Tuesday, December 21, 2010

In the "Year of the Woman" here's a woman to watch

By DeWayne Wickham

In the world of politics, this could be called the “Year of the Woman.”
From the rise of Republican Nikki Haley, who came from nowhere and fought off a scurrilous personal attack to win South Carolina’s governorship, to the surprising staying power of Barbara Boxer, the three-term Democratic member of the U.S. Senate who handily won reelection in California, women dominated the political landscape.

There was Sarah Palin, a darling of the Tea Party Movement, shooting moose on her own reality television show; and Democrat Kirsten Gillibrand easily winning election to the New York U.S. Senate seat she was appointed to last year after Hillary Clinton resigned to become Secretary of State. Florida voters made Republican Jennifer Carroll their state’s first black lieutenant governor. And in Delaware, Christine O’Donnell – who once said she dabbled in witchcraft, but never joined a coven – captured national attention while being soundly defeated in her third attempt to win a Senate seat.

But the woman the 2010 election cycle might eventually catapult to the greatest heights is one who barely made a blip on this nation’s political radarscope this year. Her name is Kamala (pronounced Comma-la) Harris and on January 3 she’ll take the oath of office as California’s first female attorney general.
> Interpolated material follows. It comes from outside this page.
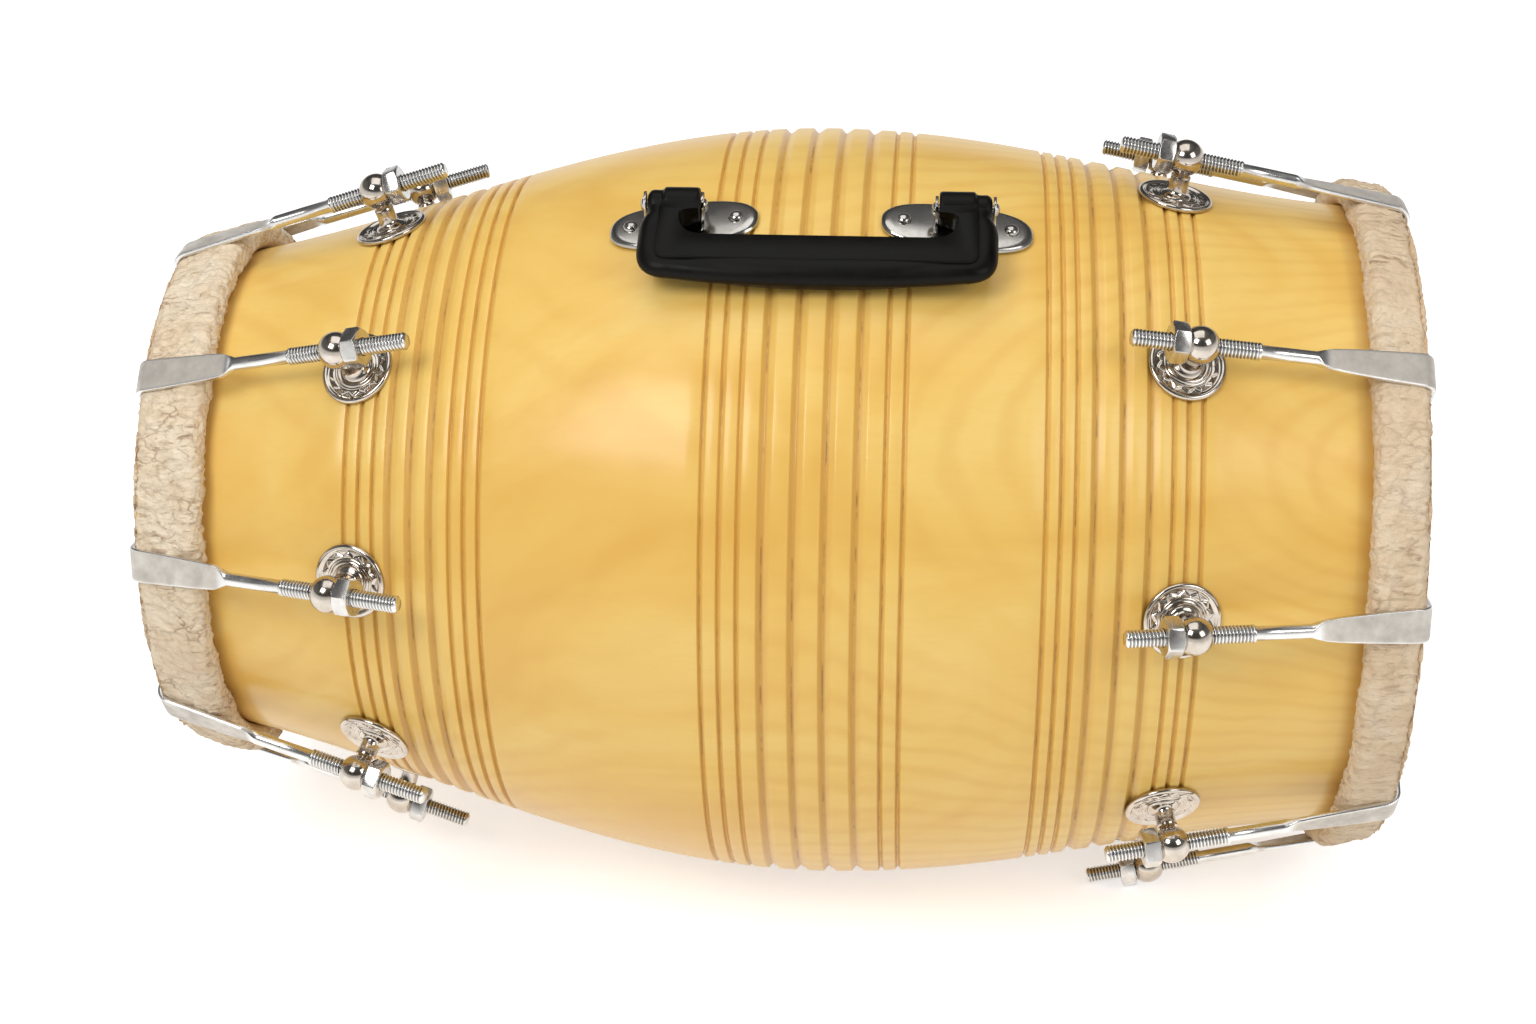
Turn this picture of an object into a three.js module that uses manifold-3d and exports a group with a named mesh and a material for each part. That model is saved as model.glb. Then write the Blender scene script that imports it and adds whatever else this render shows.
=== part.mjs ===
// Dholak: a two-headed barrel drum with tuning hooks and a case handle.
// Millimetres, +Z up. The barrel's axis lies along X, the small treble head at -X, the large bass head at +X.
// The drum lies as it rests on a table, on its belly.
// Everything that repeats at a head is built in a station frame: X out along the drum's axis towards that
// head, Z outwards from the axis, Y round the drum. Reaches are measured along X from the belly's middle.

import * as THREE from 'three';
import { mergeVertices } from 'three/addons/utils/BufferGeometryUtils.js';
import Module from 'manifold-3d';

const wasm = await Module();
wasm.setup();

// Driving dimensions

const bellyRadius = 145.7; // outside, at the middle of the barrel
const rows = 9; // tuning hooks to each head
const facets = 3 * rows; // sides of everything turned about the drum's axis
const runningGap = 0.3; // between pieces that touch on the real drum
const cutOverrun = 5; // how far a cutter runs past what it cuts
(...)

Some people have called the 46-year-old Harris, whose father is Jamaican and mother is from India, “the female Barack Obama.” But to see Harris as that would be to misjudge her badly. Obama was a Harvard-educated community organizer before he waded into the political arena. Harris, who graduated from Howard University – the Citadel of black higher education institutions – was a prosecutor for more than a decade before ran for office. Elected San Francisco’s district attorney in 2003, won a second term in 2007.

While many of the women who crowded onto the political stage this year fit comfortably into an ideological mold, Harris does not. A self-described “child of the civil rights movement” who was raised in Berkeley, the hotbed of California liberalism, Harris touts her record for putting violent offenders behind bars and getting tough on parents of elementary schoolchildren who are chronically absent from class. She also champions programs that offer non-violent first offenders job training instead of jail time and rehabilitation to people released from prison.

“I hope to serve this nation as the attorney general of California. I believe in that old adage that ‘as goes California, so goes the country,’ ” Harris said, rejecting my suggestion that she could be a new breed of national politician. Even so, I think she is destined to land in the nation’s other power center: Washington, D.C.

While O’Donnell writes a book about her most recent unsuccessful bid for a U.S. Senate seat (she lost earlier races in 2004 and 2006) and Palin morphs between her roles on a reality TV show star and a right-wing political operative, Harris is expanding her political base.

The transition team she named to oversee her move into the California attorney general’s office is headed by two former U.S. secretaries of state – Republican George Shultz and Democrat Warren Christopher. It also includes former Stanford Law School dean Kathleen Sullivan and ex-Los Angeles police chief William Bratton; and Connie Rice, a highly regarded civil rights attorney.

“It’s an incredible group of leaders and professionals and I’m really humbled that they’ve dedicated their time to work on the transition…I wanted to have people who understand California in the context of the globe,” Harris explained.

It is also the kind of team building that will lift Harris above many of the other women who are part of the political class of 2010. She’s too smart to acknowledge that her sights are set on anything other than the job she’s about to take on. She’s too politically astute to get caught looking that far ahead.

But Harris, I think, is destined to become a commanding presence in the political life of this country, and a major player in this nation’s other power center – Washington, D.C.

1 comment:

Anonymous said...

DeWayne:

Once again you are on top of your game. In this era of "you gotta have a gimmick" journalism your brand continues to be simple, enduring,and unmatched even among your fellow journalists.

You just tell us things we don't know.

Love you man. Happy Holidays, and all the best in 2011.